Re: LWP on Windows: whitespace removed from HTML
by roboticus (Chancellor) on May 05, 2008 at 21:03 UTC

    It may be that whitespace is being preserved. Unix programs to use "\n" as the End-Of-Line character, while DOS/Windows programs more frequently use "\r\n" for the End-Of-Line. When you "type" a file in a DOS/windows command window, all the text will appear on the same line. If it looks fine when you open the document in WordPad, that's likely to be your problem.

    ...roboticus

    Update: Fixed grammar.

      Thanks, but I've tried viewing the output in text editors that recognize the UNIX end-of-line character, like TextPad and WordPad, and the result is the same - the HTML appears mainly on one line. Also, it's not just end-of-line characters that are removed; whitespace used for padding at the beginning of lines is removed as well.

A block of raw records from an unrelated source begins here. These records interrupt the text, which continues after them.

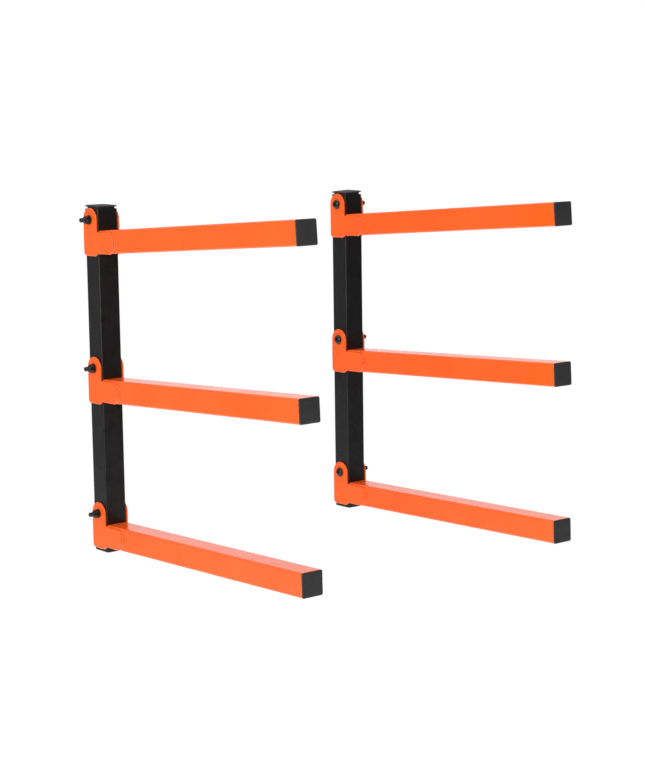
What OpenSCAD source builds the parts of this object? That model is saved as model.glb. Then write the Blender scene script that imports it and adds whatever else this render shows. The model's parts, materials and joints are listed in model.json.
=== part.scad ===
// Wall-mounted storage rack: two square-tube uprights, each with three arms that
// swing up on a pivot bolt. The arms reach out along -Y and the wall is at y = 0.
// Origin: on the wall, midway between the uprights, level with the middle arms.

/* [Layout] */
// Distance between the centre lines of the two uprights
upright_spacing = 406.4; // [200:0.2:800]
// Height from one arm to the next
arm_pitch = 190; // [150:1:400]
// Upward tilt of the top, middle and bottom arm tubes
arm_tilts = [4.5, 3, 1.5]; // [0:0.5:6]

/* [Tubes] */
// Outside width of every square tube
tube_size = 30; // [28:0.5:40]
// Wall thickness of the square tubes
tube_wall = 1.5; // [1.2:0.1:2.5]
// Outside corner radius of the square tubes
tube_corner = 2.2; // [1.8:0.1:4]
// Length of an arm tube along its underside
arm_length = 404; // [200:1:600]
// Length of an upright tube
upright_length = 442; // [440:1:1000]
// Height of the upright's top end above the top arm's centre line
upright_above_arm = 42; // [40:0.5:60]

/* [Pivot bracket] */
// Thickness of a cheek plate
cheek_thickness = 2.5; // [2:0.1:4]
// Gap between a cheek plate and the tubes beside it
cheek_gap = 0.4; // [0.3:0.05:0.8]
// Height of the pivot bolt above the arm's centre line
pivot_rise = 28.5; // [27:0.5:32]
// Radius of the rounded ear around the pivot bolt
ear_radius = 14.7; // [12:0.1:14.7]
// Distance from the wall to the centre of the cheek plate's rounded front end
lobe_forward = 52; // [46:1:70]
// Radius of the cheek plate's rounded front end
lobe_radius = 15.5; // [14:0.1:17]
// Leg length of the weld bead around the rounded front end
weld_leg = 1.3; // [1:0.1:3]

/* [Fasteners] */
// Thread diameter of the pivot bolts
bolt_diameter = 6; // [5:1:8]
// Length of a pivot bolt under its head
bolt_length = 50; // [48:1:65]
// Diameter of a wall screw hole
screw_hole = 7; // [5:0.5:9]
// Diameter of the access hole in front of a wall screw hole
access_hole = 14; // [12:0.5:18]

/* [Plugs] */
// Thickness of a plug's outer rim
plug_rim = 1.5; // [1:0.1:3]
// Height of the raised face above the rim
plug_crown = 0.8; // [0.4:0.1:1.5]
// Depth of a plug inside its tube
plug_depth = 16; // [10:1:25]
// Gap left under the rim of the upright's top plug
top_plug_lift = 2.6; // [0:0.1:5]

/* [Hidden] */
SIDES = ["left", "right"];
LEVELS = ["top", "middle", "bottom"];
UPRIGHT_PIECES = ["upright", "top_plug", "bottom_plug"];
ARM_PIECES = ["arm_tube", "cheek_plates", "weld_beads", "end_plug",
              "pivot_bolt", "lock_nut", "washer", "pivot_sleeve"];

$fn = 64;
STEEL_BLACK = [0.10, 0.10, 0.11];
ORANGE = [0.98, 0.40, 0.14];
PLASTIC_BLACK = [0.16, 0.16, 0.17];
FASTENER_BLACK = [0.08, 0.08, 0.08];
ZINC = [0.70, 0.72, 0.74];

half_tube = tube_size / 2;
tube_bore = tube_size - 2 * tube_wall;
upright_top = arm_pitch + upright_above_arm;
upright_bottom = upright_top - upright_length;
// The arm tube stops this far in front of the upright, which it rests against
stop_gap = 0.3;
// How far a cut runs past the surface that it opens
cut_margin = 1;
pivot_forward = half_tube;
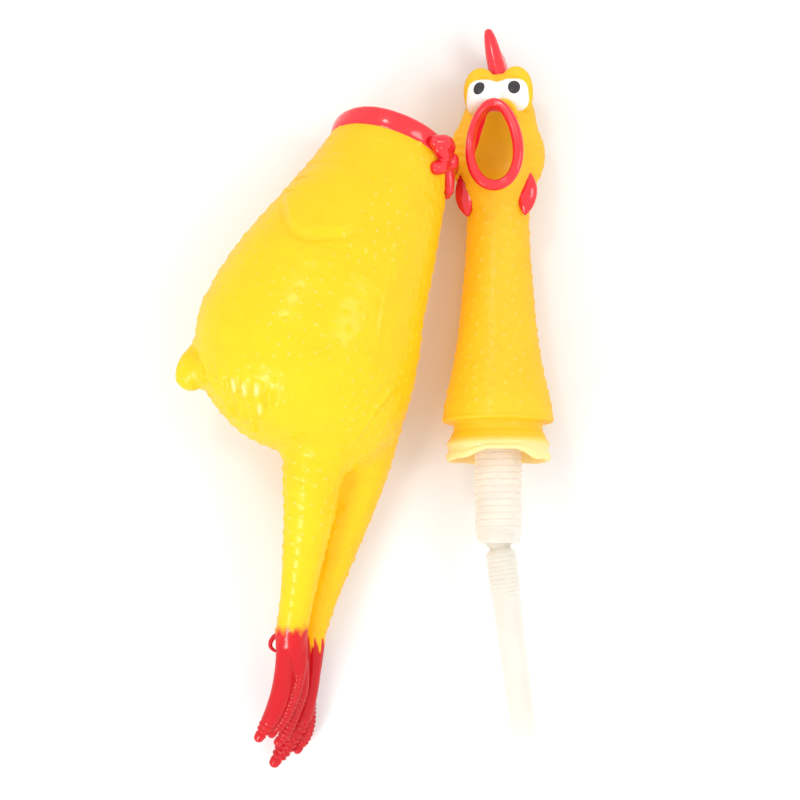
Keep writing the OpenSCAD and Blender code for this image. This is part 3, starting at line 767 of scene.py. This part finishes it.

        I assume you did a View|Source on both the DOS and Leopard browsers and that they both show HTML formatted as you expect. The last arrows in my quiver1 are:

        1) Change the agent identity LWP uses? Perhaps the server system just happens to serve up a different version of the document for agents other than the browsers you tried.

        2) Try using a network scanner (Ethereal or some such) to view the packets as they come across the network to verify that the software stack is munching your whitespace.

        ...roboticus

        1: I don't do web/HTML stuff, so my quiver is rather sparse.

        My guess, then, is that there aren't any carriage returns in the HTML - i.e. the server isn't generating them. If you give us an example url we can verify that.
Re: LWP on Windows: whitespace removed from HTML
by ikegami (Patriarch) on May 05, 2008 at 22:45 UTC

    Just a quick confirmation: LWP doesn't do any transformation. It doesn't even know about HTML.

Re: LWP on Windows: whitespace removed from HTML
by Cody Pendant (Prior) on May 06, 2008 at 02:09 UTC
    >Change the agent identity LWP uses?

    Seconding this. I've been bitten in the past by by assuming that the source sent to my GUI browser is the same as the source sent to LWP.

    Also, if you tell us the actual site, we can test for you.



    Nobody says perl looks like line-noise any more
    kids today don't know what line-noise IS ...
Re: LWP on Windows: whitespace removed from HTML
by Anonymous Monk on May 06, 2008 at 03:13 UTC
    I don't know the answer to your question but you can use HTML::TreeBuilder and the as_html method to re-print the HTML with whitespace...
Re: LWP on Windows: whitespace removed from HTML
by Lu. (Hermit) on May 06, 2008 at 08:41 UTC
Re: LWP on Windows: whitespace removed from HTML
by Anonymous Monk on May 06, 2008 at 18:16 UTC
    Thanks for all of the suggestions, folks. Here is some additional information, as requested:

    1) I have done a "View Source" from within Firefox to verify that there are line breaks within the source HTML, although I don't know if those are "\r\n" or just "\n". However, my cygwin environment is set up to use UNIX line endings, and it still experiences the problem.
    2) Some of the sites I have tried include www.cnn.com and www.cdc.gov. In general, some of the line breaks within <script> elements seem to get preserved, but outside of those most of the HTML appears on a single line.
    3) I have tried changing the agent to "Mozilla/4.0 (compatible; MSIE 6.0; Windows NT 5.1)", but I got the same results. I haven't tried using any other agent settings other than the default yet.
    4) I have tried using the content returned by LWP::UserAgent with HTML::TreeParser, but it didn't seem to help, although I may need to experiment more with that.

    Some additional info - I tried running my test script on another machine running Windows XP Home, and it worked fine there (i.e. whitespace was preserved), so the issue appears to be isolated to my work laptop running XP Pro. I've also tried using the Socket module to download the HTML on that machine, and I experience the same issue of whitespace being removed. Based on that, I suspect this isn't an issue specifically with LWP, but I'm not quite sure what to check next.

    Thanks again for all of the help.
      This sounds very much like a http proxy that strips whitespace from the pages before delivering them to you. Is there any proxy in your way?
        Not that I'm aware of. The laptop is using a cellular air-card, so it's not sitting behind a proxy server on the company network. The laptop does see line breaks if I view source from the browser; it's just when I use Perl to download the content that I experience the lack-of-whitespace issues.
      I meant HTML::TreeBuilder in the comment above, not HTML::TreeParser. Sorry for any confusion.
Re: LWP on Windows: whitespace removed from HTML
by Anonymous Monk on May 12, 2008 at 14:39 UTC
    Resolution: It turns out that I missed a setting for the aircard that enables data compression and acceleration. It's turned on by default. Once I turned that off, the content downloaded with the whitespace intact.

    Thanks again for all off the suggestions. Sorry for the false alarm.